В такой комнате может жить или святой — убежденный фанатик, либо же циничный лицемер. Впрочем, подумал Аус, первое нередко уживается с другим.

Сходство с казармой или тюремной камерой разрушал, пожалуй, только раструб граммофона, сверкающий сусальным золотом из угла.

— Неплохая машина. Можно взглянуть?

— Пожалуйста. Граммофон и пластинки остались от прежних жильцов.

— А кто здесь жил до вас?

— При немцах — какой-то генерал. Неподалеку, кажется, был аэродром. Впрочем, вы это знаете лучше. Давайте-ка горячего чайку!

В сенях он налил воды в латунный чайник, разжег примус.

— Сколько у вас патефонных иголок!

Аус взял с полки коробочку, точно такую, как описывал Воронцов.

— Да, представьте, целая пачка в сто штук. Всё это богатство я нашел на чердаке, кто-то спрятал, еще во время войны или раньше.

— Пластинки, я смотрю, в основном немецкие?

— В общем да. Но есть и классическая музыка. Штраус, Верди, Чайковский.

— А что вы предпочитаете?

— Признаться, редко слушаю. Приходится вести большой объем работы. Организация, учет, совещания, встречи. По вечерам самодеятельность, кружки. Много отчетности…

Ремчуков подвинул стулья, вынул из тумбочки два стакана, железную сахарницу.

— Извините, к чаю только баранки.

Сдержанный, но приветливый. Привычка к самодисциплине — скорее положительное качество. Правда, есть в нем что-то неприятное, двойное дно. Майор представил, как секретарь каждый вечер аккуратным почерком составляет доклады в Особый отдел, пересказывая подслушанные разговоры.

Ремчуков присел на стул.

— Что ж… Чем обязан?

— Велиор Николаевич, я хотел задать пару вопросов… про Нину Бутко.

— Я вроде бы всё рассказал… Хотя понимаю, это ваша работа.

Он выглядел слегка растерянным, как и следует человеку, которого застали врасплох.
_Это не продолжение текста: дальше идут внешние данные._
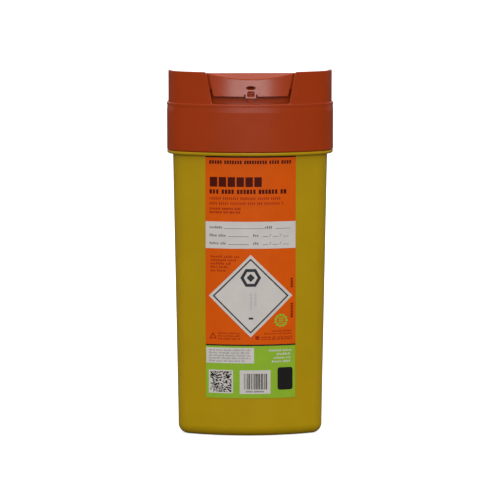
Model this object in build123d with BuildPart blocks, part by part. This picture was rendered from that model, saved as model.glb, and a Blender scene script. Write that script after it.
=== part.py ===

Аус продолжал наблюдение. Некрасивый, блеклый. Оттопыренные уши, бесцветные глаза, средний рост. Такого увидишь в толпе — не запомнишь.

— Нина мне нравилась, я даже пытался ухаживать. Но у нее было много поклонников. Она ездила в Ригу, в Ленинград. Видимо, я казался ей скучным…

Аус помолчал, выдерживая паузу.

— Нормировщица Качкина сообщила, что в конце апреля видела вас вместе с Ниной в таллинском автобусе. Но вы почему-то вышли один, не доезжая остановки.

— Что ж, Нина пару раз просила ее сопровождать за покупками. Она не хотела, чтобы нас видели вместе — сами знаете, сплетни. Маленький город.